What is asked:
In the lines below, find the one that contains "in imported if" and write it out exactly, along with every line that follows it.

Information supplied:
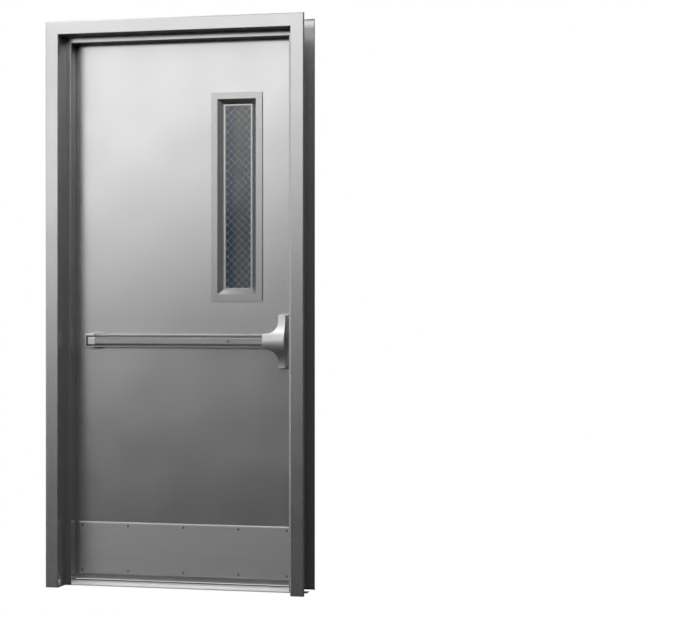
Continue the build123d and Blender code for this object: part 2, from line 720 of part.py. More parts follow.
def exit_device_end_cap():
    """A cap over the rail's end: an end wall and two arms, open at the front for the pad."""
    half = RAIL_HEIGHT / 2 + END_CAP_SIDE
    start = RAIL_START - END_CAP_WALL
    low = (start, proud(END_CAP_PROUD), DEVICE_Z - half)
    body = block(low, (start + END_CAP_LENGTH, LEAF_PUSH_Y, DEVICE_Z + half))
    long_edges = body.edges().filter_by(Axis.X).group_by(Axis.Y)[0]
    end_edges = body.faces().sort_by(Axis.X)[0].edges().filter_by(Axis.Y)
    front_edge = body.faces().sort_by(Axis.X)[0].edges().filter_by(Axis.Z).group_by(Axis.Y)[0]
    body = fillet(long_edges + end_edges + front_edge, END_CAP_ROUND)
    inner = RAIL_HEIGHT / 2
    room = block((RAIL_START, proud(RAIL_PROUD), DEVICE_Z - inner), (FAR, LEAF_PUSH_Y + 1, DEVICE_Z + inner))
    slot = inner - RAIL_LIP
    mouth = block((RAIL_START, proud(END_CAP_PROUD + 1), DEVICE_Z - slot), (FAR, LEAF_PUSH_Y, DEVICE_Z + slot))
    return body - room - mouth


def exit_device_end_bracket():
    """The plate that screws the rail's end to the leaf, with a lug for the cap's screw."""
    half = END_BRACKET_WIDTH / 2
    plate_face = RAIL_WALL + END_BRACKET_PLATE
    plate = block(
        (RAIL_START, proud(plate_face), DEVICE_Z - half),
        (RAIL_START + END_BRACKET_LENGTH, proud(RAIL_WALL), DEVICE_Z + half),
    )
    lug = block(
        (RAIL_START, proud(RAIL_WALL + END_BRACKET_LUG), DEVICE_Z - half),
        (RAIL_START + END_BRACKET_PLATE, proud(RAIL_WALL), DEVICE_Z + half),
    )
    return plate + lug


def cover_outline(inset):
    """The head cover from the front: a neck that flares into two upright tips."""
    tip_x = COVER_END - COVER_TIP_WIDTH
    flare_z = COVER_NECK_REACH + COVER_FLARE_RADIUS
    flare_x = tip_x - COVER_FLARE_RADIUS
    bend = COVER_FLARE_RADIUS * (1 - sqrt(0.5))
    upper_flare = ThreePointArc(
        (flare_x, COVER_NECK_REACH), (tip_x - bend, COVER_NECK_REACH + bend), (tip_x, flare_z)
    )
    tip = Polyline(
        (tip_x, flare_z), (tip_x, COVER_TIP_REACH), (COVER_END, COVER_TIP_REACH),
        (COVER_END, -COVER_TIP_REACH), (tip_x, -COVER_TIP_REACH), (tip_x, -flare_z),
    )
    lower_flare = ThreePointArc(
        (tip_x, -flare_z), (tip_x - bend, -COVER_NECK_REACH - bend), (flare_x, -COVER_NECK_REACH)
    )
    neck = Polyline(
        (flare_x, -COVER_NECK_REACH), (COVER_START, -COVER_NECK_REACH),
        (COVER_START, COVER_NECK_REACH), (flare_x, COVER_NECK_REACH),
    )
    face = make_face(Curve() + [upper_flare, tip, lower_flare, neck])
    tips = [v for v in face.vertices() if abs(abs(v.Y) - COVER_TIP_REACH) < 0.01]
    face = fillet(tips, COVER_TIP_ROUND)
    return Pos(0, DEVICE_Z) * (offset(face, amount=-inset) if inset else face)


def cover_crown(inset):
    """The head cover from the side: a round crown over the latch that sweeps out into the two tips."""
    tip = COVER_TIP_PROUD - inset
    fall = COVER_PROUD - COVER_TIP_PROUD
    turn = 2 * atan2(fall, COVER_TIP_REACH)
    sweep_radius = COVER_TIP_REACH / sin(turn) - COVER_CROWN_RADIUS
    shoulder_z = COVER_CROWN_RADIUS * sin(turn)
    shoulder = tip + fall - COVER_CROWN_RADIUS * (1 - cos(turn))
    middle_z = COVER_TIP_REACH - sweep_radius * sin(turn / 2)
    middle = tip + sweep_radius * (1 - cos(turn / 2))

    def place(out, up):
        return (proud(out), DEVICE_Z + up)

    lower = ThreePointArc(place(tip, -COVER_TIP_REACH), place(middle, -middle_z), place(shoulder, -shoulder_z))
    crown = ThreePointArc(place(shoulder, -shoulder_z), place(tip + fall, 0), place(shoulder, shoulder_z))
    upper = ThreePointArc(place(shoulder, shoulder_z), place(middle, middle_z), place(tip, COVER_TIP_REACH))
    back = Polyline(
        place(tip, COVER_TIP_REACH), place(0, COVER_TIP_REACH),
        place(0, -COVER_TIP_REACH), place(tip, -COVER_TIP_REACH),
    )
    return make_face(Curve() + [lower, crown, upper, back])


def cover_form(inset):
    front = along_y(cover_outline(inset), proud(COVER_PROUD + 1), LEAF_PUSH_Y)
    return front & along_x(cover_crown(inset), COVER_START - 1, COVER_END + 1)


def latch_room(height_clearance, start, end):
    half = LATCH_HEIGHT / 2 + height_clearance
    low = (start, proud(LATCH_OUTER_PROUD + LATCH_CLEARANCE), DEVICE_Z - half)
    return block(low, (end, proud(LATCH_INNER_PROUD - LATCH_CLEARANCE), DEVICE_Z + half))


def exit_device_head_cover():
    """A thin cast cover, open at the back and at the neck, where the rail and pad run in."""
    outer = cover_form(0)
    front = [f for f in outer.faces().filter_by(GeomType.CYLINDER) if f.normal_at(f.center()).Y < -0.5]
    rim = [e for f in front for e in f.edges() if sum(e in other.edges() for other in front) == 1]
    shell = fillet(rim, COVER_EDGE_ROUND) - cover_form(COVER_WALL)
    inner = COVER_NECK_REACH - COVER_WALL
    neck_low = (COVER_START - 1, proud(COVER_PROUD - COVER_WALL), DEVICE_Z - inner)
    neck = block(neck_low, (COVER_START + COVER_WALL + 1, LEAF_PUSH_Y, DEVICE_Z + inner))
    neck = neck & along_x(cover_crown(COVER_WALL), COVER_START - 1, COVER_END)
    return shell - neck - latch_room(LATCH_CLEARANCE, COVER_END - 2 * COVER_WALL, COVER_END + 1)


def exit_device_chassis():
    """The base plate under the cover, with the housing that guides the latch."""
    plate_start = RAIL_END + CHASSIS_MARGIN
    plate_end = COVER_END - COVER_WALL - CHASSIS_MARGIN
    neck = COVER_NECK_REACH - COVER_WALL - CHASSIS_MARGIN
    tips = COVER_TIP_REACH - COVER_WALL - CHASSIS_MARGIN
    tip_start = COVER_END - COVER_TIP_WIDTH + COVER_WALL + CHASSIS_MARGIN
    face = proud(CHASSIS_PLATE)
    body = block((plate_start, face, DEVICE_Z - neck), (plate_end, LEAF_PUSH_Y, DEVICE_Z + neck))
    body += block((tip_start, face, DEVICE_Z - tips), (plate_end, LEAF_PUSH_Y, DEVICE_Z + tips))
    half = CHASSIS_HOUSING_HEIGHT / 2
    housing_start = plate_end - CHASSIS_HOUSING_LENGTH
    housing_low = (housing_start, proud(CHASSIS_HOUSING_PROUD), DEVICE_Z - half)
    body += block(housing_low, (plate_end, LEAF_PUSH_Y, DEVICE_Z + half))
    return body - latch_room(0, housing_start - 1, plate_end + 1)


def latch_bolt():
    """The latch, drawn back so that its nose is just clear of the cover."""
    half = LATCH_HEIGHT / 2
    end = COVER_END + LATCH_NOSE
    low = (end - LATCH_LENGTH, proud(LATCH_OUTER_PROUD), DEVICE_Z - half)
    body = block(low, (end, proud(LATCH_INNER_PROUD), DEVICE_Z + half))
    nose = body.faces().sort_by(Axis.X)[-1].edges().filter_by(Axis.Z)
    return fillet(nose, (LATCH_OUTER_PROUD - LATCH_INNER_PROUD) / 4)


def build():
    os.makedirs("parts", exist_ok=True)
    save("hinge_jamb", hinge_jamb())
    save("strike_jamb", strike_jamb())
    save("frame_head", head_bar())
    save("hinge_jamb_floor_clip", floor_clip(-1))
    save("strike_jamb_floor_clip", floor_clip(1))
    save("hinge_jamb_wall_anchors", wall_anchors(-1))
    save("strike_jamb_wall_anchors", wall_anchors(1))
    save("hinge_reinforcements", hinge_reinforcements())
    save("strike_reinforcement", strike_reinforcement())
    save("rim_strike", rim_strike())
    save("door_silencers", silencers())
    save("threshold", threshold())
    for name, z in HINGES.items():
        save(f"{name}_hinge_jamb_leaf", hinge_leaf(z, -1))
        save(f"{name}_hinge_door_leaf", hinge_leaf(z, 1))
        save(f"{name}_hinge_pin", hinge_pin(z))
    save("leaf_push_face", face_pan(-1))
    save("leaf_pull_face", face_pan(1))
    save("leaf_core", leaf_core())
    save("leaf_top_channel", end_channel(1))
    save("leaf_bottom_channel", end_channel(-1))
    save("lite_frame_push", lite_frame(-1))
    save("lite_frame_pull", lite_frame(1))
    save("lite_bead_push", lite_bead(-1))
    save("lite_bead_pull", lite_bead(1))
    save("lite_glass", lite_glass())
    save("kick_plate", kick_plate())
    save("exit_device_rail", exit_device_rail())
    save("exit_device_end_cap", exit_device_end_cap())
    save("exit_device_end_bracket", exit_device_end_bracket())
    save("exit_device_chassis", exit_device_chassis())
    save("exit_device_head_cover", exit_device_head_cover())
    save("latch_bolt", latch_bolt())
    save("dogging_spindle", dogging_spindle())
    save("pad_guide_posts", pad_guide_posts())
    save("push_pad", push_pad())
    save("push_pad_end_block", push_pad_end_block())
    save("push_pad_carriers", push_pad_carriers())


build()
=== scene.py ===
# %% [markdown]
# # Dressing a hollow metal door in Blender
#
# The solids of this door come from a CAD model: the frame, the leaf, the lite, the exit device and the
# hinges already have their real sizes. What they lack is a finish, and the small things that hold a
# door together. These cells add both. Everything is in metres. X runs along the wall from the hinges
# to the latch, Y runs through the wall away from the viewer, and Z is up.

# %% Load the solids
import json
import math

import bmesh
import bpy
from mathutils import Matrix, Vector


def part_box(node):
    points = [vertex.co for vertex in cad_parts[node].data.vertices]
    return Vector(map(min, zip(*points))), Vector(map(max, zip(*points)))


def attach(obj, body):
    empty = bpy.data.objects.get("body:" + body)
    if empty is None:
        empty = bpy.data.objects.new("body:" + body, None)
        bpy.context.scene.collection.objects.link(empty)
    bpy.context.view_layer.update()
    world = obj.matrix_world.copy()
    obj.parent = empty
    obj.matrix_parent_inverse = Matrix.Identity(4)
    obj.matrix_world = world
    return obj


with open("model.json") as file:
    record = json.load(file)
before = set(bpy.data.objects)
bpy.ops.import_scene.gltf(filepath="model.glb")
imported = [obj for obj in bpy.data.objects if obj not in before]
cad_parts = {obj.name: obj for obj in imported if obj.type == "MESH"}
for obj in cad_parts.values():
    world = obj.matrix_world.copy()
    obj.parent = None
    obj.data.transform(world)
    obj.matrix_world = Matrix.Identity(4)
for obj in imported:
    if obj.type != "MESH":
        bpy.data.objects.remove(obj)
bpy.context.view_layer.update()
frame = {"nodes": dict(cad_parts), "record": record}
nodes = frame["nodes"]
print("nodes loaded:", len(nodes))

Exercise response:
cad_parts = {obj.name: obj for obj in imported if obj.type == "MESH"}
for obj in cad_parts.values():
    world = obj.matrix_world.copy()
    obj.parent = None
    obj.data.transform(world)
    obj.matrix_world = Matrix.Identity(4)
for obj in imported:
    if obj.type != "MESH":
        bpy.data.objects.remove(obj)
bpy.context.view_layer.update()
frame = {"nodes": dict(cad_parts), "record": record}
nodes = frame["nodes"]
print("nodes loaded:", len(nodes))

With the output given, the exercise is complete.